There’s also Tennessee Democrat Marquita Bradshaw, a Black environmental activist who faces an uphill battle to secure a U.S. Senate seat that opened up with Republican Lamar Alexander’s retirement.
Bradshaw, the first Black woman to win a statewide nomination in Tennessee, is running against former U.S. Ambassador to Japan Bill Hagerty, who’s been endorsed by Trump. Republicans have held both Tennessee seats in the Senate since 1994.
But it’s Harrison who has received the most national attention — and money — this year. His more than $100 million in fundraising has shattered records for a Senate campaign and helped turn a race that might have otherwise been an afterthought into a genuine competition.
Harrison highlights his humble upbringing and criticizes incumbent Sen. Lindsey Graham for being too quick to do Trump’s bidding. Graham, chairman of the powerful Judiciary committee, was at the helm of the process pushing Amy Coney Barrett’s Supreme Court confirmation.
With the state to himself as Graham shepherded that effort, Harrison has held a series of drive-in rallies, drumming up support from constituents he says are ready for a change. His fundraising has allowed him to blanket the state with advertising, much of which includes his origin story of meager beginnings, Ivy League education and desire to give back.
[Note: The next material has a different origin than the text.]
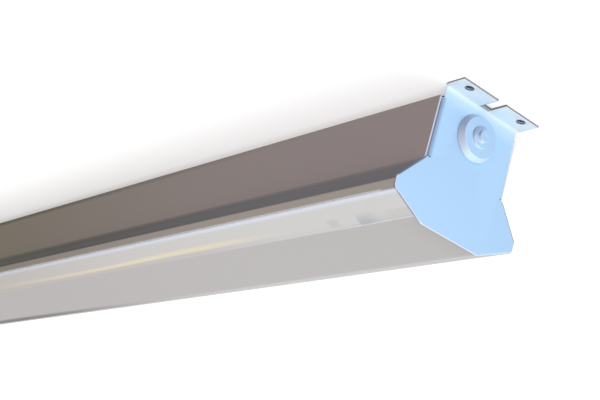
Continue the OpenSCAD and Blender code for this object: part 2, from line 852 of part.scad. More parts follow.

“Only in America can a little round-headed boy, who grew up to a 16-year-old mama, with grandparents who had a fourth grade and eighth grade education, who lived in a mobile home, went to Yale, Georgetown, worked on Capitol Hill, today is on the verge of being the next United States senator from the great state of South Carolina,” Harrison said during a recent rally.
“I know what hard times is,” he added. “I have lived hard times.”